A une dizaine de mètres sous les flots, la visibilité est quasi-nulle ; je commence à regretter cette plongée matinale. Une fois de plus, le mistral rabat le panache du Rhône vers la côte languedocienne, et les eaux côtières sont maronnasses. Je râle intérieurement, un œil sur mon compas, l‘autre sur mon camarade de plongée qui palme au coude-à-coude. Soudain, elle apparaît et je crois voir un incendie. La godive orange est un superprédateur, une lionne aquatique de 5 cm de long. Juste sous mon nez, elle dévore une colonie d’hydres et darde des excroissances orange à la pointe flamboyante (1). Son corps est parcouru de lignes blanches comme une piste d’atterrissage la nuit, ses cornes (2) jalousent les taureaux camarguais. J’adore les nudibranches et la godive orange illumine une journée qui s’annonçait maussade. Ce favoritisme est totalement injuste, car peu de naturalistes se passionnent pour les limaces de nos bois, alors que les nudibranches de tous les océans captivent les plongeurs.
On dit que les couleurs vives de la godive signalent sa toxicité aux prédateurs, car ce nudibranche accumule les toxines des hydres qu’il broute. Je le perçois orange, blanc et rouge et n’ai effectivement aucune intention de le croquer, mais les poissons et crustacés qui pourraient s’en nourrir n’ont pas la même vision que moi. Les nudibranches sont-ils aussi chamarrés, aux yeux de leurs prédateurs ?
Cedric van den Berg (Universités du Queensland et de Bristol) et ses collègues de six instituts de recherche internationaux, ont étudié la question chez les nudibranches de la côte est de l‘Australie (3). L‘équipe a photographié 346 nudibranches de 45 espèces sous le même éclairage. Trente-deux espèces étaient actives en journée, treize la nuit. Les scientifiques ont utilisé les clichés afin de reconstituer les caractéristiques de couleur et de forme des nudibranches, vues par un de leurs prédateurs, le baliste Picasso.
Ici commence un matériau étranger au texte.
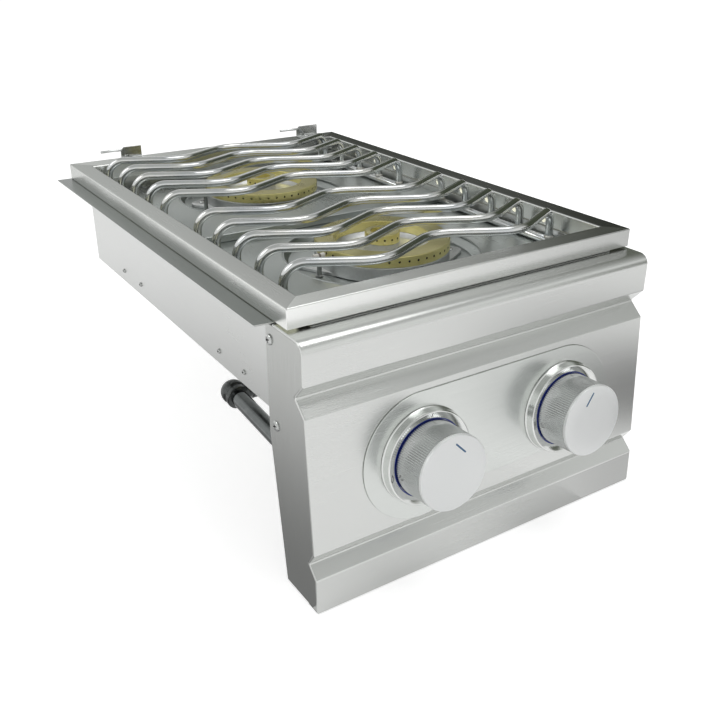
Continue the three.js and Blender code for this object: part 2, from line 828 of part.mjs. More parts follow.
function endPanel(name, side) {
  const back = boxFront + sheet;
  const footBack = frameFront + endPanelFootInset;
  const front = setOver(fasciaFace(), endPanelInset);
  const top = front[0][1];
  const outline = [
    ...front.slice(1, -1),
    [front[front.length - 1][0], -fasciaDrop + endPanelInset],
    [footBack, -fasciaDrop + endPanelInset],
    [back, -endPanelTaperDrop],
    [back, top],
  ];
  const plate = prismAlongX(outline, fasciaWidth / 2 - sheet, fasciaWidth / 2);
  const inner = boxWidth / 2 + touchGap;
  const fold = block(inner, fasciaWidth / 2, boxFront, back, -endPanelTaperDrop, top);
  const mesh = piece(name, join(plate, fold), brushedSteel);
  if (side < 0) mesh.geometry = mirrored(mesh.geometry);
}

// Pieces on the panel, in its own leaning frame: X to the right, Y up the panel, Z out of it
function controlPlate(panel) {
  const edgeTurn = THREE.MathUtils.radToDeg(Math.asin(plateLowerEdge / plateLobeRadius));
  const plate = shapeOf([
    ...arc(leftKnobX - plateLobesOutFromKnobs, 0, plateLobeRadius, 90, 360 - edgeTurn, arcSteps * 5),
    ...arc(rightKnobX + plateLobesOutFromKnobs, 0, plateLobeRadius, -edgeTurn, 90, arcSteps * 3),
  ]);
  for (const x of [leftKnobX, rightKnobX]) {
    plate.holes.push(new THREE.Path().absarc(x, 0, stemHoleRadius, 0, Math.PI * 2, true));
  }
  piece('control_plate', prismUp(plate, touchGap, plateLift, round / 2), brushedSteel, panel);
}

function bezel(name, station) {
  const back = plateLift + touchGap;
  const profile = [
    [bezelBore, back],
    [bezelRadius, back],
    [bezelRadius, back + sheet],
    [bezelFaceRadius, bezelHeight - bezelFaceDrop],
    [bezelFaceRadius - bezelFaceDrop, bezelHeight],
    [bezelBore + bezelFaceDrop, bezelHeight - bezelFaceDrop],
    [bezelBore, bezelHeight - bezelFaceDrop * 2],
  ];
  piece(name, turned(profile, finelyRound), polishedSteel, station);
}

function ledRing(name, station) {
  const back = plateLift + touchGap;
  const profile = [
    [ledInnerRadius, back],
    [ledOuterRadius, back],
    [ledOuterRadius, ledHeight],
    [ledInnerRadius, ledHeight],
  ];
  piece(name, turned(profile, finelyRound), blueLight, station);
}

function knob(name, station) {
  const innerFace = knobFront - knobFaceThickness;
  const hubBack = innerFace - knobHubLength;
  const bore = stemRadius + touchGap;
  const profile = [
    [0, innerFace],
    [bore, innerFace],
    [bore, hubBack],
    [knobHubRadius, hubBack],
    [knobHubRadius, innerFace],
    [knobBaseRadius - knobWall, innerFace],
    [knobBaseRadius - knobWall, knobBack],
    [knobBaseRadius, knobBack],
    [knobFaceRadius, knobFront - knobEdge],
    [knobFaceRadius - knobEdge, knobFront],
    [0, knobFront],
  ];
  piece(name, turned(profile, finelyRound), satinKnob, station);
}

function valveStem(name, station) {
  const hubBack = knobFront - knobFaceThickness - knobHubLength;
  const stemFront = knobFront - knobFaceThickness - touchGap;
  const collarFront = hubBack - touchGap;
  const profile = [
    [0, plugFront - stemIntoPlug],
    [stemRadius, plugFront - stemIntoPlug],
    [stemRadius, collarFront - collarThickness],
    [collarRadius, collarFront - collarThickness],
    [collarRadius, collarFront],
    [stemRadius, collarFront],
    [stemRadius, stemFront],
    [0, stemFront],
  ];
  piece(name, turned(profile, coarselyRound), polishedSteel, station);
}

function valvePlug(name, station) {
  const bore = stemRadius + touchGap;
  const profile = [
    [0, plugBack],
    [plugRadius, plugBack],
    [plugRadius, plugFront],
    [bore, plugFront],
    [bore, plugFront - plugSocketDepth],
    [0, plugFront - plugSocketDepth],
  ];
  piece(name, turned(profile, coarselyRound), brass, station);
}

function valveBody(name, station) {
  const half = valveBlockWidth / 2;
  const nose = cylinder(valveNoseRadius, valveBlockFront - overrun, valveNoseFront, round);
  const main = block(-half, half, -half, half, valveBack, valveBlockFront);
  const bossEnd = -manifoldDrop + pipeRadius + touchGap;
  const boss = cylinderAlongY(valveBossRadius, bossEnd, -half + overrun, coarselyRound)
    .translate(0, 0, manifoldBack);
  const bore = stemRadius + touchGap;
  const hollow = turned([
    [0, plugBack - touchGap],
    [plugRadius + touchGap, plugBack - touchGap],
    [plugRadius + touchGap, plugFront + touchGap],
    [bore, plugFront + touchGap],
    [bore, valveNoseFront + overrun],
    [0, valveNoseFront + overrun],
  ], coarselyRound);
  piece(name, cut(join(nose, main, boss), hollow), brass, station);
}

// Gas pipes and tubes that leave the panel
function manifoldAxis() {
  return new THREE.Vector3(0, -manifoldDrop, manifoldBack).applyMatrix4(onPanel().matrix);
}

function inletEnd() {
  return new THREE.Vector3(inletX, inletEndY, manifoldAxis().z + inletRise);
}

function gasManifold() {
  const axis = manifoldAxis();
  const right = rightKnobX + manifoldOverhang;
  const start = new THREE.Vector3(right, axis.y, axis.z);
  const corner = new THREE.Vector3(inletX, axis.y, axis.z);
  const pipe = bar(roundedRoute([start, corner, inletEnd()], [inletBendRadius]), pipeRadius, coarselyRound, pipeBore);
  const plug = cylinderAlongX(pipeRadius - sheet, right - sheet, right + sheet, coarselyRound);
  piece('gas_manifold', join(pipe, plug.translate(0, axis.y, axis.z)), polishedSteel);
}

function inletElbow() {
  const end = inletEnd();
  const corner = manifoldAxis().setX(inletX);
  const lean = new THREE.Quaternion()
    .setFromUnitVectors(new THREE.Vector3(0, 0, 1), end.clone().sub(corner).normalize());
  const turnAt = new THREE.Vector3(0, 0, elbowReach).applyQuaternion(lean);
  const nut = cylinder(elbowNutRadius, touchGap, elbowNutLength, hexSides);
  const run = cylinder(pipeRadius + sheet, elbowNutLength - touchGap, elbowReach, round);
  const ball = new THREE.SphereGeometry(elbowRadius, round, round / 2).translate(0, 0, elbowReach);
  const arm = cylinderAlongX(pipeRadius + sheet, 0, elbowArm, round);
  const mouth = cylinderAlongX(pipeBore, elbowReach, elbowArm + overrun, coarselyRound);
  const inlet = cut(arm, mouth).translate(0, turnAt.y, turnAt.z);
  const elbow = join(join(nut, run, ball).applyQuaternion(lean), inlet);
  piece('inlet_elbow', elbow.translate(end.x, end.y, end.z), darkFitting);
}

function gasTube({ name, y, tubeX }) {
  const outlet = new THREE.Vector3(tubeX, valveBlockWidth / 2, valveOutletBack).applyMatrix4(onPanel().matrix);
  const rise = touchGap + gasTubeRadius * Math.sin(panelLean);
  const corners = [new THREE.Vector3(tubeX, outlet.y, outlet.z + rise)];
  corners.push(new THREE.Vector3(tubeX, outlet.y, -gasTubeDrop));
  if (name === 'rear') corners.push(new THREE.Vector3(tubeX, rearTubeCrossY, -gasTubeDrop));
  const crossY = name === 'rear' ? rearTubeCrossY : outlet.y;
  corners.push(new THREE.Vector3(0, crossY, -gasTubeDrop));
  const end = injectorTip(y) - injectorNoseLength - injectorHexLength - touchGap;
  corners.push(new THREE.Vector3(0, end, -gasTubeDrop));
  const radii = corners.slice(2).map(() => gasTubeBend);
  piece(`gas_tube_${name}`, bar(roundedRoute(corners, radii), gasTubeRadius, barSides), castAlloy);
}

// Lid hinge brackets and their pins
function hingeBracket(name, x, width) {
  const y = frameBack - bracketInset;
  const foot = frameTop + touchGap;
  const half = width / 2;
  const upright = shapeOf([
    [-half, 0],
    [half, 0],
    [half, bracketHeight],
    [-half + bracketCorner, bracketHeight],
    [-half, bracketHeight - bracketCorner],
  ]);
  const wall = extrude(upright, bracketSheet).rotateX(Math.PI / 2).translate(x, y, foot);
  const base = block(x - half, x + half, y - bracketFoot, y, foot, foot + bracketSheet);
  piece(`hinge_bracket_${name}`, join(wall, base), brushedSteel);
  const pin = cylinderAlongX(pinRadius, x - half - pinReach, x - half - pinReach + pinLength, coarselyRound);
  const pinY = y + pinRadius + touchGap;
  piece(`hinge_pin_${name}`, pin.translate(0, pinY, foot + bracketHeight - pinBelowTop), polishedSteel);
}

// Everything in place
topFrame();
boxSide('box_left_side', -1);
boxSide('box_right_side', 1);
boxEnds();
boxFloor();
burnerTray();
trayBridge();
for (const burner of burners) {
  burnerSupport(burner);
  burnerBase(burner);
  outerRing(burner);
  innerRing(burner);
  igniter(burner);
  mixerTube(burner);
  injector(burner);
  gasTube(burner);
}
grate('front', frontGrateRightOfMiddle, frontGrateFirstLeg);
grate('rear', 0, rearGrateFirstLeg);
fascia();
endPanel('end_panel_left', -1);
endPanel('end_panel_right', 1);

const panel = onPanel();
group.add(panel);
controlPlate(panel);
for (const [sideName, x] of [['left', leftKnobX], ['right', rightKnobX]]) {
  const station = new THREE.Group();
  station.position.x = x;
  panel.add(station);
  bezel(`bezel_${sideName}`, station);
  ledRing(`led_ring_${sideName}`, station);
  knob(`knob_${sideName}`, station);
  valveStem(`valve_stem_${sideName}`, station);
  valvePlug(`valve_plug_${sideName}`, station);
  valveBody(`valve_body_${sideName}`, station);
}
gasManifold();
inletElbow();
hingeBracket('left', leftBracketX, leftBracketWidth);
hingeBracket('right', rightBracketX, rightBracketWidth);

export default group;
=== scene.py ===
# Built-in side burner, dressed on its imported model. Sizes in the sections are millimetres.
import math

import bmesh
import bpy
from mathutils import Matrix, Vector


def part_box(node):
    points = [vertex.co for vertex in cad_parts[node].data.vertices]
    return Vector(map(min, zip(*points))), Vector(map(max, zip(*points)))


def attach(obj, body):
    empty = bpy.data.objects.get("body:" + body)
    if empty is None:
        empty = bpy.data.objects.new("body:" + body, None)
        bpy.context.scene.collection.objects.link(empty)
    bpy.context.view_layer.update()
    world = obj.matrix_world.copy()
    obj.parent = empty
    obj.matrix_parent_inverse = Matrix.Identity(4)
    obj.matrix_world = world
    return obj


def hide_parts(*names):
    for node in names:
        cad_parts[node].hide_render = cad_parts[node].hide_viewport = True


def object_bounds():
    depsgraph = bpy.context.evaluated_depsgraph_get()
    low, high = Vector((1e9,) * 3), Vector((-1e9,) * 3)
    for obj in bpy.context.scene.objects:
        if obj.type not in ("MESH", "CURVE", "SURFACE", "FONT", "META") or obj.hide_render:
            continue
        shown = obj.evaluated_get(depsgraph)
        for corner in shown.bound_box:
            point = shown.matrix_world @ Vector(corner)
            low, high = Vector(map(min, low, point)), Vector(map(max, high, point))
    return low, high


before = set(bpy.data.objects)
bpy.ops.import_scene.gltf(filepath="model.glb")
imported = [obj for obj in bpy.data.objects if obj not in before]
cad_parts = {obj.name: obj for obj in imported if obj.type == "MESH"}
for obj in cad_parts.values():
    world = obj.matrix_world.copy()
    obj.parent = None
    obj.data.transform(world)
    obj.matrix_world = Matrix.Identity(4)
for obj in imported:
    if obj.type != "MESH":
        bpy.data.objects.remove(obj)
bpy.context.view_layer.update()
scene = bpy.context.scene
scene.view_settings.view_transform = "Standard"

# ---- The camera
# It stands above the unit's front left corner and looks down along it, as in the photograph.
# Its lens, place and angles come from the unit's straight edges there.
lens, sensor_width, camera_place = 43.51, 36, (-0.4613, -0.7918, 0.2633)
camera_turn, camera_dip, camera_roll = (math.radians(angle) for angle in (33.2, 25.85, 0.24))
camera_data = bpy.data.cameras.new("camera")
camera_data.sensor_width = sensor_width
camera_data.lens = lens
camera = bpy.data.objects.new("camera", camera_data)
scene.collection.objects.link(camera)
ahead = Vector((math.sin(camera_turn) * math.cos(camera_dip), math.cos(camera_turn) * math.cos(camera_dip),
                -math.sin(camera_dip)))
level_right = ahead.cross(Vector((0, 0, 1))).normalized()
level_up = level_right.cross(ahead)
camera_right = level_right * math.cos(camera_roll) + level_up * math.sin(camera_roll)
camera_up = level_up * math.cos(camera_roll) - level_right * math.sin(camera_roll)
camera.matrix_world = Matrix.Translation(camera_place) @ Matrix(
    (camera_right, camera_up, -ahead)).transposed().to_4x4()
scene.camera = camera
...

En effet, comme me l‘explique Cedric van den Berg «les sensibilités spectrales des balistes sont décalées vers le bleu, de sorte que leur capacité à percevoir les longueurs d’onde plus élevées (par exemple le rouge) n’est pas aussi bonne que la nôtre. De plus, leur détection des détails spatiaux est réduite par rapport à celle des humains, ce qui signifie qu’une grande partie des motifs des nudibranches ne leur est visible que de près».
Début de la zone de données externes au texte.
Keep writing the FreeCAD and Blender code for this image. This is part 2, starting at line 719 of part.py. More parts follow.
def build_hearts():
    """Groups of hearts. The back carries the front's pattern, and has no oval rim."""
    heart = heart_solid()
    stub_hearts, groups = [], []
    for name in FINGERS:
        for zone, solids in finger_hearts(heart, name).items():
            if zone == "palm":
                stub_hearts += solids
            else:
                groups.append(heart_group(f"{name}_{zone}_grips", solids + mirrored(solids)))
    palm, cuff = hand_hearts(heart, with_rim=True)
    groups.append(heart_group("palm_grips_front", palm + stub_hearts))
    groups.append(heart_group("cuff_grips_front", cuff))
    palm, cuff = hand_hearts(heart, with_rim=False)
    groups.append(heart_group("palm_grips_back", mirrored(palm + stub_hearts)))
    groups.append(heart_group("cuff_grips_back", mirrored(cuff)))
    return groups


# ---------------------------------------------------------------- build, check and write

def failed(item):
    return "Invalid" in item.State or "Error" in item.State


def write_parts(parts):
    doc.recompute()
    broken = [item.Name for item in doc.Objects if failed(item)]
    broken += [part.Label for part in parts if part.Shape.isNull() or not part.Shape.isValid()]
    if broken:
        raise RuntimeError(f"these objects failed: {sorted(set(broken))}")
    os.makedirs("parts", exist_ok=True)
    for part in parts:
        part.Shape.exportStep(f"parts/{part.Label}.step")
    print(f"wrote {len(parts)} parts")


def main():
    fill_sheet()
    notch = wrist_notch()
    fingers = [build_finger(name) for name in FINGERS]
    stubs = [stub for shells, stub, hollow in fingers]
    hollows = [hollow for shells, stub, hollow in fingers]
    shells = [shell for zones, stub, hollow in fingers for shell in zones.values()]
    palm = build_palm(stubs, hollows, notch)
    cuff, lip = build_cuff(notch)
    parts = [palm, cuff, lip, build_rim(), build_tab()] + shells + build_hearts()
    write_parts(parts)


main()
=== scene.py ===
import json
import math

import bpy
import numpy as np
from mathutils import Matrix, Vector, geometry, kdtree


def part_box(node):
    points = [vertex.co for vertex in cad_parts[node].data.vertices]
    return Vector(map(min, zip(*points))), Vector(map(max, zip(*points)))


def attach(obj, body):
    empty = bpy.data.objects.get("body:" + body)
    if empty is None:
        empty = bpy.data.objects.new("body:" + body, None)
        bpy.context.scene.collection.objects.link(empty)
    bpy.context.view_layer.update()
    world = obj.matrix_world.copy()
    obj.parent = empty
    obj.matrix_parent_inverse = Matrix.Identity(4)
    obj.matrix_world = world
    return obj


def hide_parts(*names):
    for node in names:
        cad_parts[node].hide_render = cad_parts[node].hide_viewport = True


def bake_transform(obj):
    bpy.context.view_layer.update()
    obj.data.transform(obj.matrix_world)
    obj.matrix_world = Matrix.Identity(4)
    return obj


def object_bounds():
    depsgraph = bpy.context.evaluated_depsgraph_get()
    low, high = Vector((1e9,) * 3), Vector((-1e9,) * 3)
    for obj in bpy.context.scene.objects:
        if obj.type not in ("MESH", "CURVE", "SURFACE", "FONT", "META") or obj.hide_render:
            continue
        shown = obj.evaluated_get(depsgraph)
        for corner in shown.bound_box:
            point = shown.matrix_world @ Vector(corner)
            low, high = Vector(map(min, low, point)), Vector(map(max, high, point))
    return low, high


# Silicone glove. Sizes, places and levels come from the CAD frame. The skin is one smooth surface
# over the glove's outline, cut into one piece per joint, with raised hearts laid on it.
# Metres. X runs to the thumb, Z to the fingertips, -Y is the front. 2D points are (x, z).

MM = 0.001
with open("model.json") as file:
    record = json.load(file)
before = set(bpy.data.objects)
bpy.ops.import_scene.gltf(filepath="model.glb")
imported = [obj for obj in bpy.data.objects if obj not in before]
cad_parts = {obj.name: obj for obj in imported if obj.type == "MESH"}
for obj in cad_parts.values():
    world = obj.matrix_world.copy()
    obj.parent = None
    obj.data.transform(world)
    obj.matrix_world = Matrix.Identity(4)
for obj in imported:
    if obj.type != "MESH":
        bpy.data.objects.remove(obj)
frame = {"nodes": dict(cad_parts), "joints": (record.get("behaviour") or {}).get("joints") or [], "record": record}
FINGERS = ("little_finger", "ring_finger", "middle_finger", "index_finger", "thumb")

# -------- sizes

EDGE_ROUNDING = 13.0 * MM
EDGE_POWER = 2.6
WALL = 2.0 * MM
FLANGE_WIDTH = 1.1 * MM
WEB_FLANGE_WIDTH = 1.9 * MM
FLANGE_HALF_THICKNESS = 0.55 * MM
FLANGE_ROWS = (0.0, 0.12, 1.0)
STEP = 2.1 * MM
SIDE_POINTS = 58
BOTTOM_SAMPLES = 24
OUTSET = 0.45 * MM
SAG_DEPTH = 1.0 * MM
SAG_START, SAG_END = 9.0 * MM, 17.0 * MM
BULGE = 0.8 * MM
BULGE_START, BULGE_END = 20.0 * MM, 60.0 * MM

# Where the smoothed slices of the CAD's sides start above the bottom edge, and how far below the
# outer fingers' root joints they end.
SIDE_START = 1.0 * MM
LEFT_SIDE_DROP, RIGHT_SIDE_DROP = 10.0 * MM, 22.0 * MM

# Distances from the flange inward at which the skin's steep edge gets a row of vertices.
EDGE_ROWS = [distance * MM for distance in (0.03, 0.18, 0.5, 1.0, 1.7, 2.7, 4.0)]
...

Suite à leurs mesures et calculs, les scientifiques avides de couleurs ont montré que les espèces de nudibranches actives le jour présentent, aux yeux du baliste Picasso, des motifs plus audacieux que les espèces nocturnes, avec des couleurs, des luminances et des contrastes de motifs plus soutenus. Les espèces diurnes étaient aussi de forme plus allongée, avec des rayures et motifs de couleurs plus réguliers. L‘étude indique donc que les espèces diurnes, exposées à des conditions de lumière qui favorisent la vision de prédateurs actifs en journée, alertent sur leur toxicité. Ce système de défense visuelle permet à une majorité d’espèces de se nourrir en pleine lumière, alors que les nudibranches nocturnes vivent des existences cryptiques.
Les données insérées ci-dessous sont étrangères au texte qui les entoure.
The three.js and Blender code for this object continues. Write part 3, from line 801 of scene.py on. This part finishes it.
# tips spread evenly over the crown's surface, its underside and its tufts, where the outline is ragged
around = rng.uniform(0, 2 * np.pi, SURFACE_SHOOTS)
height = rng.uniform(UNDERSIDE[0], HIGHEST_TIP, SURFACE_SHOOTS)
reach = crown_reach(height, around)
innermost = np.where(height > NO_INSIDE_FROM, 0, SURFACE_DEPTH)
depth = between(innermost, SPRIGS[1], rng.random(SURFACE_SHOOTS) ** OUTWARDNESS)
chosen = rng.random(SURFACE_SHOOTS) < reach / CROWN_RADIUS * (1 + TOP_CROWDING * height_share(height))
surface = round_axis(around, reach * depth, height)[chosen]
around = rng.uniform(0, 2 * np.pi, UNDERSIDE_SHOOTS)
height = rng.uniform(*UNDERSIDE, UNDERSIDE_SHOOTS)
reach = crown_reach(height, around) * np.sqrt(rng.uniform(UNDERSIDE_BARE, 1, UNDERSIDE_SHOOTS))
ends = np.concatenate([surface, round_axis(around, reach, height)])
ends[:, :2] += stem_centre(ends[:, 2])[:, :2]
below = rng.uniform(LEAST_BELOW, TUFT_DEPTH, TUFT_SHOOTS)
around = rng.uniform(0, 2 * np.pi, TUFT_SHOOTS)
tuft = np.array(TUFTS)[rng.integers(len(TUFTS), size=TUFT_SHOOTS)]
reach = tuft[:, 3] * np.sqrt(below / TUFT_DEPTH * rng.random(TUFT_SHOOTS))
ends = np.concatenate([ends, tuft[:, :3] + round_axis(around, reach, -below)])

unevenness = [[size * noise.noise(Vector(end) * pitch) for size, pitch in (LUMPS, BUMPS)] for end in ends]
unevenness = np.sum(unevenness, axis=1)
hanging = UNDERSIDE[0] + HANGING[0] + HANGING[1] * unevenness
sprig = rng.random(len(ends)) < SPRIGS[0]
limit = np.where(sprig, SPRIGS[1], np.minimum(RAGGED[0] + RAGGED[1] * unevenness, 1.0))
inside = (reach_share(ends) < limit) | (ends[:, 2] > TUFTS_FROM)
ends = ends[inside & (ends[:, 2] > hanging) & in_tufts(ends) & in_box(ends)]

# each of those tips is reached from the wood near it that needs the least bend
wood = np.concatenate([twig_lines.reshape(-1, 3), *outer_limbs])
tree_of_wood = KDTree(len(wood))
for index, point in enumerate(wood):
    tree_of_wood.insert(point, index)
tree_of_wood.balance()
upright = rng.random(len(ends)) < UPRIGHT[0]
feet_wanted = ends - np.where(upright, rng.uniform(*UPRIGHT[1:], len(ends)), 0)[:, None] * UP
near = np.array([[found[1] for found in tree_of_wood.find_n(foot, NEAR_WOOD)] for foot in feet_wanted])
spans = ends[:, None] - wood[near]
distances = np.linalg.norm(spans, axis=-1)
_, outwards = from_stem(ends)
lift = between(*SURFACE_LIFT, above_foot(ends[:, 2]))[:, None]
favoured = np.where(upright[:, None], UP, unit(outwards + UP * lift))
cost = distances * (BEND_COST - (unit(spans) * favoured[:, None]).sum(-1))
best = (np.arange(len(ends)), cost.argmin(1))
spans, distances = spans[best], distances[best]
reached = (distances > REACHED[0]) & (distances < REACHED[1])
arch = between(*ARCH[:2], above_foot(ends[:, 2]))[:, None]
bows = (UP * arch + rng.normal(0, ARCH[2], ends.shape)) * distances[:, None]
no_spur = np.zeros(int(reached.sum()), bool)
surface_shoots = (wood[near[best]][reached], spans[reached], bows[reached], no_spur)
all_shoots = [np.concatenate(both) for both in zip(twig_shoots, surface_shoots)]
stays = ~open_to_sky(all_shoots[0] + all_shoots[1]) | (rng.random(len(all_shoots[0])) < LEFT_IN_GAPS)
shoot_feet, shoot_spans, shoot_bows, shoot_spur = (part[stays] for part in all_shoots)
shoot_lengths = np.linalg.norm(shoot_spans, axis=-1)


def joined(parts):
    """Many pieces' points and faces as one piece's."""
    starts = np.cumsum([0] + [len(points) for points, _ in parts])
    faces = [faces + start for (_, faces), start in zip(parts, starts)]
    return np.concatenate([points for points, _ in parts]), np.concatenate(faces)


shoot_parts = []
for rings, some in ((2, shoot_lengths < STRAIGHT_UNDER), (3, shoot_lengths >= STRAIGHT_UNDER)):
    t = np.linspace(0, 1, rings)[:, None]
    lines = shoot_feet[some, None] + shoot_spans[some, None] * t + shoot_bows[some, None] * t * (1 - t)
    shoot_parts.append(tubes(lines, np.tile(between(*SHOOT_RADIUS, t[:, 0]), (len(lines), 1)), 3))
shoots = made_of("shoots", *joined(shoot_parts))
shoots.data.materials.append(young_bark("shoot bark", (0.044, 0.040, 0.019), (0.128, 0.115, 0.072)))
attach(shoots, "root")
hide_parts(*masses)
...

Les auteurs demeurent néanmoins prudents quant au lien supposé entre signaux colorés et toxicité, et soulignent que «malgré des décennies de recherche, les études visant à déterminer si la diversité des couleurs chez nudibranches est corrélée avec les défenses chimiques, restent incomplètes».
Pour Julien Renoult, spécialiste des signaux colorés et plongeur naturaliste au CNRS «une grande question demeure : tandis que les signaux d’avertissement de la toxicité utilisent généralement un nombre limité de couleurs et de motifs favorisant la reconnaissance et la mémorisation du danger, comment expliquer une telle profusion de couleurs chez les nudibranches ?»
(1) Les excroissances qui donnent à la godive orange des allures de porc-épic souple se nomment des cérates.
(2) Ces «cornes» sont en fait des palpes buccaux.
(3) Van den Berg, C. P., et al. (sous presse). Diel activity correlates with colour pattern morphology of heterobranch sea slugs. Journal of Animal Ecology.